# Job:
Filter out everything except lines holding "joints".
Begin Information supplied
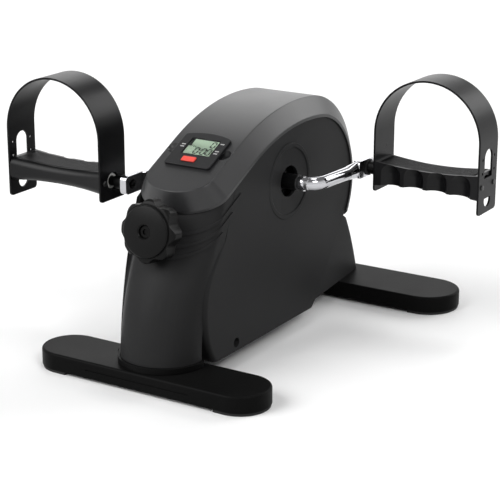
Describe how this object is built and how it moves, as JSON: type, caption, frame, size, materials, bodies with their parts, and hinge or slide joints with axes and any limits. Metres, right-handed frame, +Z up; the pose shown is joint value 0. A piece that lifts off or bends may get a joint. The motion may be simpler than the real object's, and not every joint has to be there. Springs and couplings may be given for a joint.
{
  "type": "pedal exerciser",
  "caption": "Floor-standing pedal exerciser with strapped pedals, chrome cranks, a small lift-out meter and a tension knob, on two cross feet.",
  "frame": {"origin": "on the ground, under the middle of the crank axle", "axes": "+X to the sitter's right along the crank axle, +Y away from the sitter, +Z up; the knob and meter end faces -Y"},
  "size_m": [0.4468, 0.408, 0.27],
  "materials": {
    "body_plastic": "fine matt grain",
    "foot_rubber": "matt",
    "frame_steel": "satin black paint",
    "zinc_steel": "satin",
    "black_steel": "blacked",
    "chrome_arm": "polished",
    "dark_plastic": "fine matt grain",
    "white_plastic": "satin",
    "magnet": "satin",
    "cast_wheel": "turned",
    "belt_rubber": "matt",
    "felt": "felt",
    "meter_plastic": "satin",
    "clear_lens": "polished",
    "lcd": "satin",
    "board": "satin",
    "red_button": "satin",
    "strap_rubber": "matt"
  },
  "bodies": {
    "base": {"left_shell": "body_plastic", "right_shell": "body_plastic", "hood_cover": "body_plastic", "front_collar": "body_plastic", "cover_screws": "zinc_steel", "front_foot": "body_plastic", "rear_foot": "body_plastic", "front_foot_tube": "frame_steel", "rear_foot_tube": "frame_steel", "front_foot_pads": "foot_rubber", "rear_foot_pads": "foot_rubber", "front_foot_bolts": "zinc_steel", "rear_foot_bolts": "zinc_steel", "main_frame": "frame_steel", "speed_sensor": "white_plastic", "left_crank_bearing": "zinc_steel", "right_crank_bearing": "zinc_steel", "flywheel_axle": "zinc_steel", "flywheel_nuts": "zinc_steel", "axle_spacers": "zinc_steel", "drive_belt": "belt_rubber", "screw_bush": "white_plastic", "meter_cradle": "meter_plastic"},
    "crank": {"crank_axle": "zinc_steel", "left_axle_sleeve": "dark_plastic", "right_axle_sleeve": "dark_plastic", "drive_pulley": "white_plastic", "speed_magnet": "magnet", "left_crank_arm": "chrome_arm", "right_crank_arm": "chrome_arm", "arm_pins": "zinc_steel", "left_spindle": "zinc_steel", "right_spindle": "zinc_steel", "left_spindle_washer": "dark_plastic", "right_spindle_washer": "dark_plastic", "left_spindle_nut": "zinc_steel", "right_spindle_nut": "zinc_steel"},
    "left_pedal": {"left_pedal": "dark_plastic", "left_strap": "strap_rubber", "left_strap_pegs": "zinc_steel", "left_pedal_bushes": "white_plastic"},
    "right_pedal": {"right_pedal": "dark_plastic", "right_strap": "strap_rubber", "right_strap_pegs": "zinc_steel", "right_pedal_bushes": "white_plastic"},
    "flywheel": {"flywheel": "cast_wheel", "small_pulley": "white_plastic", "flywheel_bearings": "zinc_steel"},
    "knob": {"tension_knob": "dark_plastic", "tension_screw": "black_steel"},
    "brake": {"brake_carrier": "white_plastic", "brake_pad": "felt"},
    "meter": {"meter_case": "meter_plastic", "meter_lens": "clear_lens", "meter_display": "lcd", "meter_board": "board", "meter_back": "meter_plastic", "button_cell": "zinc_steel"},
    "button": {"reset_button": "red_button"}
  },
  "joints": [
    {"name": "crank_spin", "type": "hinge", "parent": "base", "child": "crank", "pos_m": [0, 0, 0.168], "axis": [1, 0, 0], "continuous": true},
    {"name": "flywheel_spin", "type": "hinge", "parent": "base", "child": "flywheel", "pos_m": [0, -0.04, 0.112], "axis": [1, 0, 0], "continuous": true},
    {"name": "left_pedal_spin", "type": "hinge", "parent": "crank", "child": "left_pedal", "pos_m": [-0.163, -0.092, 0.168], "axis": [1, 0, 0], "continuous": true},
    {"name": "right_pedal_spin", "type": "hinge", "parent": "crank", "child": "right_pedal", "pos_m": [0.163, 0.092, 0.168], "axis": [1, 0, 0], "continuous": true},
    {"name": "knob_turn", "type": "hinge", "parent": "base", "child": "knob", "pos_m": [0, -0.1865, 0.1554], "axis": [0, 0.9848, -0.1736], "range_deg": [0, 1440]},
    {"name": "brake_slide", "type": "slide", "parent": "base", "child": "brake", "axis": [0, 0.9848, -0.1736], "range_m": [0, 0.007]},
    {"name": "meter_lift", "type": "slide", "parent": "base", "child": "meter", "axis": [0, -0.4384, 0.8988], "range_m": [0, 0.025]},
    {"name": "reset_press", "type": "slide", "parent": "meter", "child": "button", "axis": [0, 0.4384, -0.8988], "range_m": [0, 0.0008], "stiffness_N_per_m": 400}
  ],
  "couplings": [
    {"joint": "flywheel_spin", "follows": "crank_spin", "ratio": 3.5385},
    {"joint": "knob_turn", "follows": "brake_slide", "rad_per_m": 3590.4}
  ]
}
End Information supplied
# Exercise output:
Describe how this object is built and how it moves, as JSON: type, caption, frame, size, materials, bodies with their parts, and hinge or slide joints with axes and any limits. Metres, right-handed frame, +Z up; the pose shown is joint value 0. A piece that lifts off or bends may get a joint. The motion may be simpler than the real object's, and not every joint has to be there. Springs and couplings may be given for a joint.
  "joints": [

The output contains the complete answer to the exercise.